Já houve quem tenha chamado o Acampamento Farroupilha de Woodstock gaudério. E com todo aquele barro prenunciando a primavera, tantos toldos, tanta música e tanto poncho, sem falar na baita fumaceira, quem pode negar que a comparação faz sentido? O acampamento é ruidoso, animado e tem até se esforçado em promover a diversidade. Mas, mais do que divertido, o que ele de fato faz _ embora talvez sequer saiba _ é fomentar o diversionismo. Recorramos ao dicionário: diversionismo é "a manobra usada (...) a fim de protelar a discussão sobre um determinado ponto".
E o ponto é o seguinte: quando vai ficar claro que Porto Alegre sempre foi contra os farroupilhas? Que os rebeldes farrapos atacaram e espancaram civis desavisados, que cortaram orelhas, que realizaram casamentos forçados, que estupraram, que bombardearam a cidade, que a mantiveram sitiada, faminta, sedenta _ mas unida, muito unida _, por mais de 1.200 dias, num cerco tão inútil quanto insidioso? Quando serão recordadas as angústias, a carestia, o sofrimento atroz, o atraso e o opróbrio? E, acima de tudo, quando se erguerão monumentos aos heróis civis e militares, voluntários e paisanos, que, em 15 de julho de 1836, expulsaram os invasores que haviam tomado o burgo em 20 de setembro do ano anterior?
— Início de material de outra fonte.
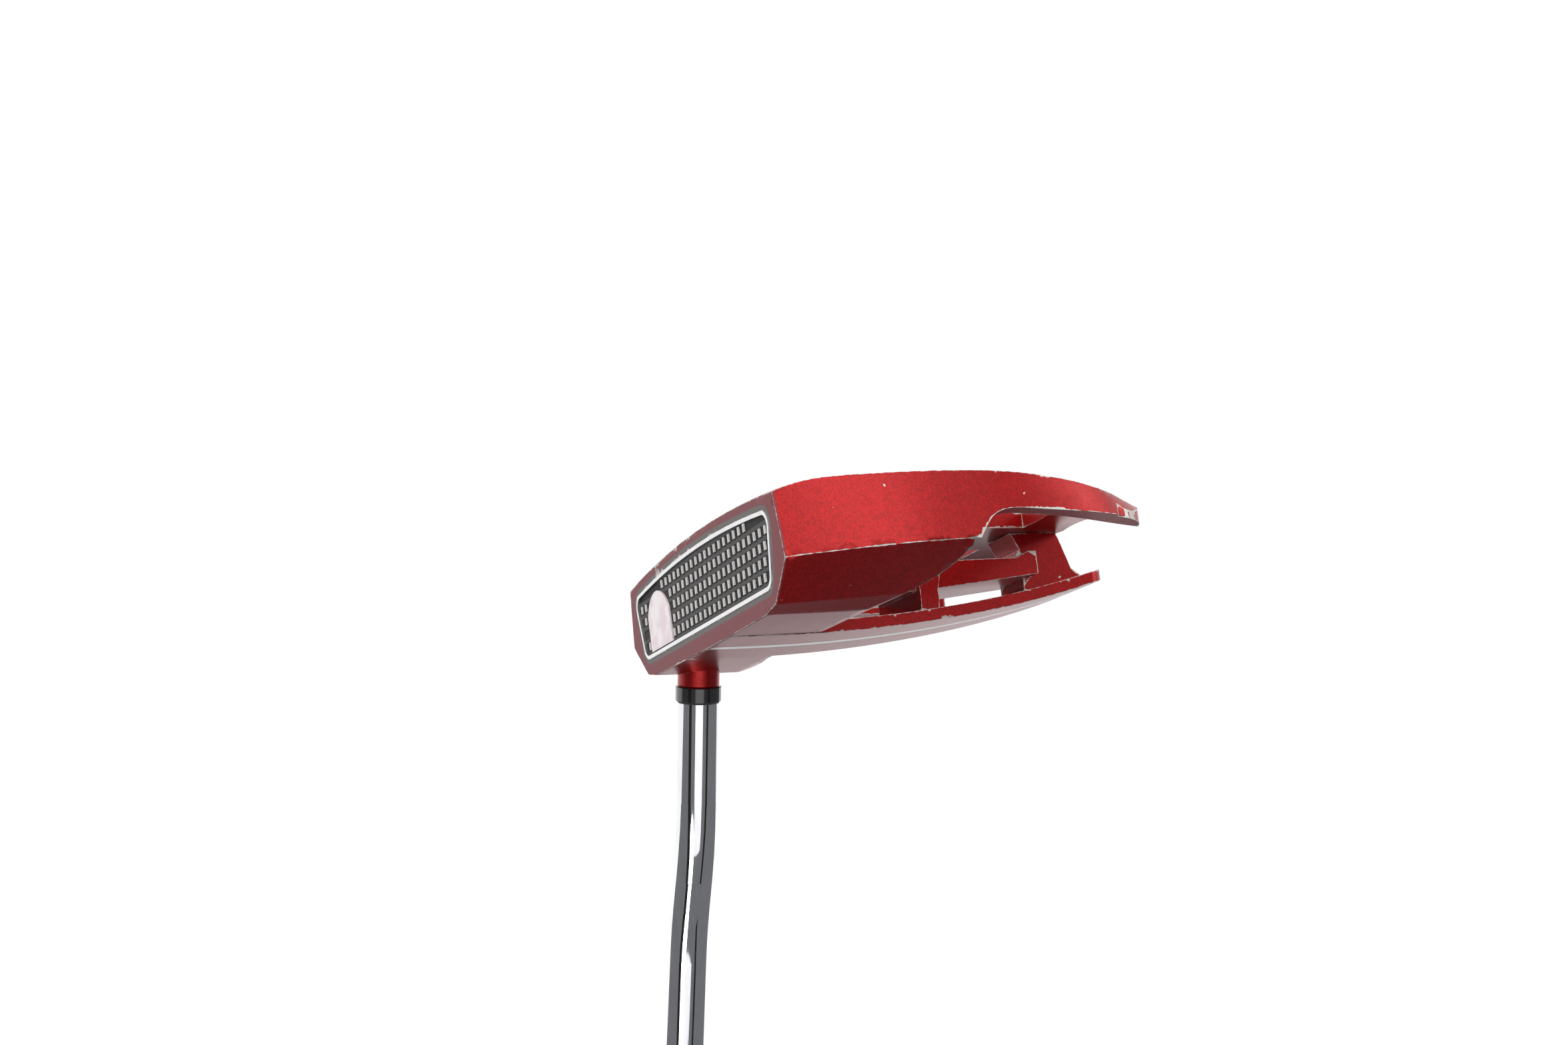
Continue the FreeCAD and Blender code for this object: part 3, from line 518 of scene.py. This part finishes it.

Historiadores como Tau Golin e o magistral Sérgio da Costa Franco, autor de Porto Alegre Sitiada, já contaram essa história e bateram nessa tecla. Também já explicaram o quanto o "mito" da Revolução Farroupilha foi forjado, adaptado e utilizado pelo Partido Republicano Rio-Grandense, que transformou a História em política, servindo-se dela para seus próprios fins, cem anos depois dos acontecimentos. Sim, sob a batuta de Vargas, Alberto Bins e Flores da Cunha, orquestrou-se a monumental celebração do Centenário Farroupilha, que ao fim e ao cabo celebrava também os bravos que haviam partido do Sul e amarrado seus cavalos no obelisco, no Rio de Janeiro, vingando Bento Gonçalves, que próximo dali estivera preso.
O engraçado é que durante essa festa de 1935, que reinventou o gaúcho e estabeleceu esse mito fundador _ tão afeito ao caudilhismo positivista de Vargas _, tremulou na Redenção a bandeira de Porto Alegre. E nela se lia _ como ainda se lê _ o dístico de Leal e Valerosa. Pois a cidade de fato não só foi "valerosa" em seu repúdio ao sectarismo delirante dos farrapos como ainda mais leal ao Império do Brasil.
Já que Porto Alegre e o Brasil (e o mundo) andam tão divididos _ e a tendência haverá de se acentuar daqui a duas semanas _, tenho uma manobra diversionista a propor: sugiro que passemos todos a discutir ferrenha e fervorosamente, de preferência com ameaças e impropérios, esse tema tão candente: Porto Alegre deve ou não festejar a Revolução Farroupilha? Talvez não seja tão divertido quanto o Woodstock de bombachas. Mas mais incongruente do que ele, e do que os tempos que virão, com certeza não será.